# What you will do:
Reproduce, please, only the lines from the first line below to the line containing "return loft(name, rings, finish, closed=closed)", inclusive.

# Collected material:
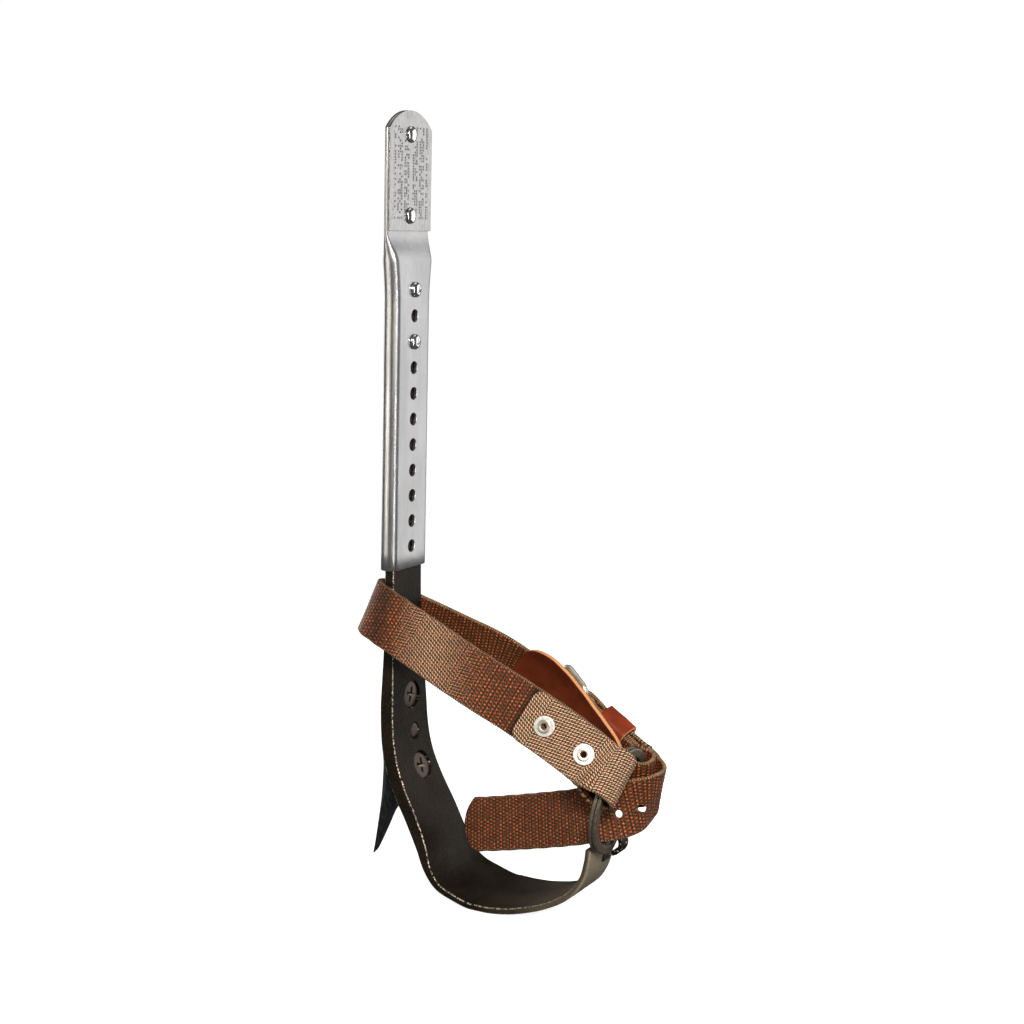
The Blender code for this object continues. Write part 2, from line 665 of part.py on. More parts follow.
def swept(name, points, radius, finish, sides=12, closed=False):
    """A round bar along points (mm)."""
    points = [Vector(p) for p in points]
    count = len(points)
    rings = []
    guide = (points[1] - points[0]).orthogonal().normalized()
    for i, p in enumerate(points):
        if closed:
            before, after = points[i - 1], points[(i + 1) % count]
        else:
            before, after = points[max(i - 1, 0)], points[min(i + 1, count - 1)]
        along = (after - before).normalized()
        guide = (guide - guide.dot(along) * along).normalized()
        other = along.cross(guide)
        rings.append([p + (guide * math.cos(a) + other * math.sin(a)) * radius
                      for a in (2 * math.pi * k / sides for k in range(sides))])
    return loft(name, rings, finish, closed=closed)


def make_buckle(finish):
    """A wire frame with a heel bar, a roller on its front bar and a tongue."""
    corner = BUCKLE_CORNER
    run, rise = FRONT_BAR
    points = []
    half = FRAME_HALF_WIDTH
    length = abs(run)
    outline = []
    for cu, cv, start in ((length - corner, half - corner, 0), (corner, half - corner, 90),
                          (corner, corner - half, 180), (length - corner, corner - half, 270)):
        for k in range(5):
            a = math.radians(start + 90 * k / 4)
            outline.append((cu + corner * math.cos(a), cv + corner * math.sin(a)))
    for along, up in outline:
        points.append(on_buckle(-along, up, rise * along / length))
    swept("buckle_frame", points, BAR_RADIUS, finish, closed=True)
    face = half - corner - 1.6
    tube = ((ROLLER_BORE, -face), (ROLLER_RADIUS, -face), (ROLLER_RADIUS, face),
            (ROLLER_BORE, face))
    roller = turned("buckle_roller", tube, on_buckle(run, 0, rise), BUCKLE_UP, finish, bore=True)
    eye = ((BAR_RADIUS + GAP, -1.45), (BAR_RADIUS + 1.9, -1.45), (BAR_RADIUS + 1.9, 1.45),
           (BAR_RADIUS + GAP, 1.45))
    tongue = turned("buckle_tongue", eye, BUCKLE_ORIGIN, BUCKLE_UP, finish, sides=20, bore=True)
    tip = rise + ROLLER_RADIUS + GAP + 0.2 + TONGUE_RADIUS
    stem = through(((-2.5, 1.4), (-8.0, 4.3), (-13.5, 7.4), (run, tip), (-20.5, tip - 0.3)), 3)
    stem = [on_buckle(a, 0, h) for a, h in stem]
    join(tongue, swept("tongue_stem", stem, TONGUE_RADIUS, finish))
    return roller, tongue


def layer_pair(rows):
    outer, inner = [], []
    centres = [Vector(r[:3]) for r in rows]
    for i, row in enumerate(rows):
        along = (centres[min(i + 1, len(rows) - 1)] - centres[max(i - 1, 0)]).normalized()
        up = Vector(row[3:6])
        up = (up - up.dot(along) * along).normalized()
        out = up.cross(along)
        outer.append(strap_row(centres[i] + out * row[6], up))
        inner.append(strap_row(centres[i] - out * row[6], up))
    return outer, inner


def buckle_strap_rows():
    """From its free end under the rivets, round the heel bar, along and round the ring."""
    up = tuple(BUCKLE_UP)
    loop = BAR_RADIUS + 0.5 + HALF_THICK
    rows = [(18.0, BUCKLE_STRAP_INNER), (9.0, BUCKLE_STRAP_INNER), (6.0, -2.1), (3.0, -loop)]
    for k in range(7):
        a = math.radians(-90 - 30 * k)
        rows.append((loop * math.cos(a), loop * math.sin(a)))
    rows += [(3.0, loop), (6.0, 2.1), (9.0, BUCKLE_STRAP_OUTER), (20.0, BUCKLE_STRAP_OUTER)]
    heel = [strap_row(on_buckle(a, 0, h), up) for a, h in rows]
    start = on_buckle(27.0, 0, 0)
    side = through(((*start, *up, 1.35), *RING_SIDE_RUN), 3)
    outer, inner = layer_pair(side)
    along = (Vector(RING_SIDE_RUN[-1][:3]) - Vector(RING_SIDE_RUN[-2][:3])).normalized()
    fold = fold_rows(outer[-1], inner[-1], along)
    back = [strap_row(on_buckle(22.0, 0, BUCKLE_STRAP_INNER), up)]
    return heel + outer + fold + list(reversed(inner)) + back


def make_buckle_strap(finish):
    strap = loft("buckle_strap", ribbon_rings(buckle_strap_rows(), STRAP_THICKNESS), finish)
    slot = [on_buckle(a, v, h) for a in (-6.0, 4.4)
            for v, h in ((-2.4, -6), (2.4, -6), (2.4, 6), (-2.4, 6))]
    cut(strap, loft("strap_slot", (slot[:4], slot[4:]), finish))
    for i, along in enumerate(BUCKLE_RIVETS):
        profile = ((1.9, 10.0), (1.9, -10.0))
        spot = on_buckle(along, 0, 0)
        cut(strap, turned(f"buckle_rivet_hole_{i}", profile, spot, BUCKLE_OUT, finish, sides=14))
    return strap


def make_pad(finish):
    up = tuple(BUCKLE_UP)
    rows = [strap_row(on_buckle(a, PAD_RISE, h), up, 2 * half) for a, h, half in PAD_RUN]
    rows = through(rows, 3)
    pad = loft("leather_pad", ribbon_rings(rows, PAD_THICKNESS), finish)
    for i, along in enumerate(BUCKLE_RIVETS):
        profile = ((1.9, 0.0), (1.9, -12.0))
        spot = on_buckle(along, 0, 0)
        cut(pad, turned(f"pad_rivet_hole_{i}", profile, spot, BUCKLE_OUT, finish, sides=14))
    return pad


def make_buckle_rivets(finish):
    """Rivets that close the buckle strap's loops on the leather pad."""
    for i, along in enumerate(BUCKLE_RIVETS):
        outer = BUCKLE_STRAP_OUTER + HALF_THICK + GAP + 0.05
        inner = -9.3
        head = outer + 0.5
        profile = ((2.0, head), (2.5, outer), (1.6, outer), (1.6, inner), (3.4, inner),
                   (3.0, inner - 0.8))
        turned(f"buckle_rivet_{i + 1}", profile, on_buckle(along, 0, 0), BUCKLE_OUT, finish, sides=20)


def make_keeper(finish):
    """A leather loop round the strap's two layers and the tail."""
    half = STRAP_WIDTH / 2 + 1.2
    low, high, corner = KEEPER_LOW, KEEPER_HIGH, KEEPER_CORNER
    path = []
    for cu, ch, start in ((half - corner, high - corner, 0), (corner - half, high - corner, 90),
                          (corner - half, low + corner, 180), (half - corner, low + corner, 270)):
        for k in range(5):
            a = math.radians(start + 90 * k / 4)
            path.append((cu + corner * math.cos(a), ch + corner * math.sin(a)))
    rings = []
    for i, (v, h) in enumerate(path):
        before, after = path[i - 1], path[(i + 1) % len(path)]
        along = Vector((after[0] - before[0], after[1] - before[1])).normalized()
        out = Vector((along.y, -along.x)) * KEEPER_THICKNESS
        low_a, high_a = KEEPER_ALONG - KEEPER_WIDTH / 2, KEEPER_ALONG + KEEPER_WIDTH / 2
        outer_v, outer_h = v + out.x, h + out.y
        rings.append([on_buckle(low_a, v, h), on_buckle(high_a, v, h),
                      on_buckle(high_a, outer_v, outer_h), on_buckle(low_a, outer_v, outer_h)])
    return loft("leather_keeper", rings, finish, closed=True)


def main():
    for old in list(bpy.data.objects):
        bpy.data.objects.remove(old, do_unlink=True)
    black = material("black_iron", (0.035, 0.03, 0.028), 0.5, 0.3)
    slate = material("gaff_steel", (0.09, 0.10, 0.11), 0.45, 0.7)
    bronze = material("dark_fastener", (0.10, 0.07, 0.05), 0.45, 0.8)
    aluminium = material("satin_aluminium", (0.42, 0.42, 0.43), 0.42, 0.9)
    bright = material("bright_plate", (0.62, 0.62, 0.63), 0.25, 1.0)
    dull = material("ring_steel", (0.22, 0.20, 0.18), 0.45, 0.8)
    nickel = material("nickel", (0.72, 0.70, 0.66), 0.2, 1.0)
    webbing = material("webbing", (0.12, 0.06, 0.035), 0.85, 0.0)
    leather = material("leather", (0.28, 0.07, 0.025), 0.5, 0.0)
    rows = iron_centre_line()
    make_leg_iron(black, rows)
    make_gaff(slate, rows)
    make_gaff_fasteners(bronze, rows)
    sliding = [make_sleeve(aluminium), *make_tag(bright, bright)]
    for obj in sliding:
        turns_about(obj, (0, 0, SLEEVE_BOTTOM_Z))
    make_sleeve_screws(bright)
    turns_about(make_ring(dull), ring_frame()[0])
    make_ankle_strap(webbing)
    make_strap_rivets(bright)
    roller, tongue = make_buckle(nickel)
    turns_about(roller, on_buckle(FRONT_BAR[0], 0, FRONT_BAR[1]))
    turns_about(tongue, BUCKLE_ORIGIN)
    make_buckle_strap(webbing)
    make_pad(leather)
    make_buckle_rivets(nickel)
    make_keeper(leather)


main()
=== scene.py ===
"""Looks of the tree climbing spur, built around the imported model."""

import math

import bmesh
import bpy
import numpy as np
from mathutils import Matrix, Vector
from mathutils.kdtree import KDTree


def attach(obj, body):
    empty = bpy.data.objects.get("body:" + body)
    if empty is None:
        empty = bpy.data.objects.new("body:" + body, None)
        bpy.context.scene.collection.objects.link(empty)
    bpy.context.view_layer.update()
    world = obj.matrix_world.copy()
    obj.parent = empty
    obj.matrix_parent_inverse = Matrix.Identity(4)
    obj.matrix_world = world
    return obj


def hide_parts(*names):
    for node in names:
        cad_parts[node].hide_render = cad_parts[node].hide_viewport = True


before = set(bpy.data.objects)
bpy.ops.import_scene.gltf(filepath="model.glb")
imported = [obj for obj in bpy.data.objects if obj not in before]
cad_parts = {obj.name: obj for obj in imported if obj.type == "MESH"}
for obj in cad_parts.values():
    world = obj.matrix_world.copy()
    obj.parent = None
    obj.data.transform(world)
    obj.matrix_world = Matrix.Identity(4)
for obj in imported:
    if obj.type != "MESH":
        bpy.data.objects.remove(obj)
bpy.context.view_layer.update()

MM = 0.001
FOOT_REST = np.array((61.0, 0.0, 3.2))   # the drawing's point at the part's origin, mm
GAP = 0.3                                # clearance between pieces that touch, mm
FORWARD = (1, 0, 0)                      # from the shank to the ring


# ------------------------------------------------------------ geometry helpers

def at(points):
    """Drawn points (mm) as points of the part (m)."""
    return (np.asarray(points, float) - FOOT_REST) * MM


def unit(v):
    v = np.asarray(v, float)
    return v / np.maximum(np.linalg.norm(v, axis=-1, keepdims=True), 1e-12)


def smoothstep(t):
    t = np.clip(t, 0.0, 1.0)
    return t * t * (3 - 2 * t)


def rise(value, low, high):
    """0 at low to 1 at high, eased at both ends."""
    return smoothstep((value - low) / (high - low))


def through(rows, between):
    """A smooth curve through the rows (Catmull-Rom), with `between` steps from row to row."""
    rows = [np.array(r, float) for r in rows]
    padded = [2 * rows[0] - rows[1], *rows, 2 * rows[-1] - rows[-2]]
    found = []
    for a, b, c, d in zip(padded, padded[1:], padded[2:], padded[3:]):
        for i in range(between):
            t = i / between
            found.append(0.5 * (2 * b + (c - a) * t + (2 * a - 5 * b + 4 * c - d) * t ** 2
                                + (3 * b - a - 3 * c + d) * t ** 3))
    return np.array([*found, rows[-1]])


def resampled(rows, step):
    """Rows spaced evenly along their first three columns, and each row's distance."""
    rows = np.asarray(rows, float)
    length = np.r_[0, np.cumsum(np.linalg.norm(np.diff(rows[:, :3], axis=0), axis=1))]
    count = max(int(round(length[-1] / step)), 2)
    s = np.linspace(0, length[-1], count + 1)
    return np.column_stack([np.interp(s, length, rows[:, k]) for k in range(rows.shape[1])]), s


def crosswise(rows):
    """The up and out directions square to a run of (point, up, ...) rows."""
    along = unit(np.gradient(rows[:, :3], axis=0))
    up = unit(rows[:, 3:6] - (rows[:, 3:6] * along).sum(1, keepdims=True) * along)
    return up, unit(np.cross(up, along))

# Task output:
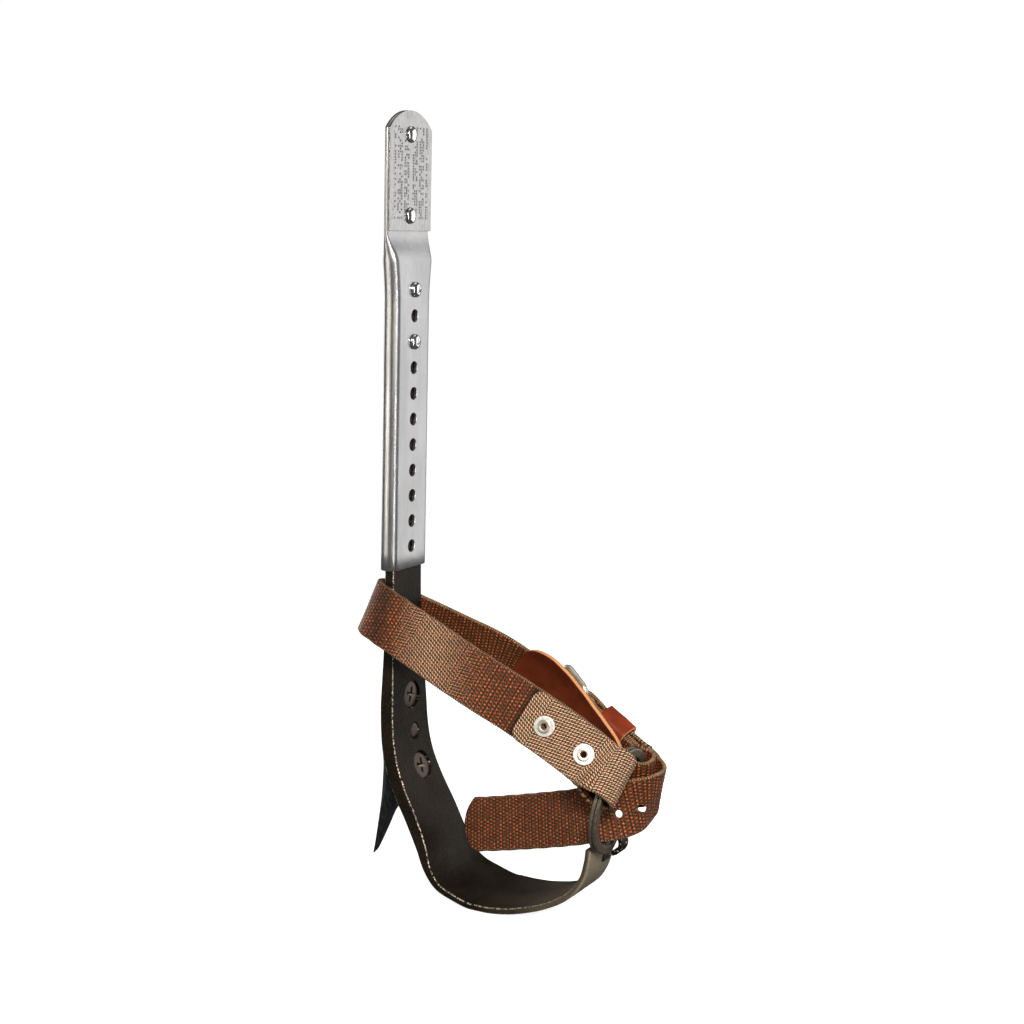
The Blender code for this object continues. Write part 2, from line 665 of part.py on. More parts follow.
def swept(name, points, radius, finish, sides=12, closed=False):
    """A round bar along points (mm)."""
    points = [Vector(p) for p in points]
    count = len(points)
    rings = []
    guide = (points[1] - points[0]).orthogonal().normalized()
    for i, p in enumerate(points):
        if closed:
            before, after = points[i - 1], points[(i + 1) % count]
        else:
            before, after = points[max(i - 1, 0)], points[min(i + 1, count - 1)]
        along = (after - before).normalized()
        guide = (guide - guide.dot(along) * along).normalized()
        other = along.cross(guide)
        rings.append([p + (guide * math.cos(a) + other * math.sin(a)) * radius
                      for a in (2 * math.pi * k / sides for k in range(sides))])
    return loft(name, rings, finish, closed=closed)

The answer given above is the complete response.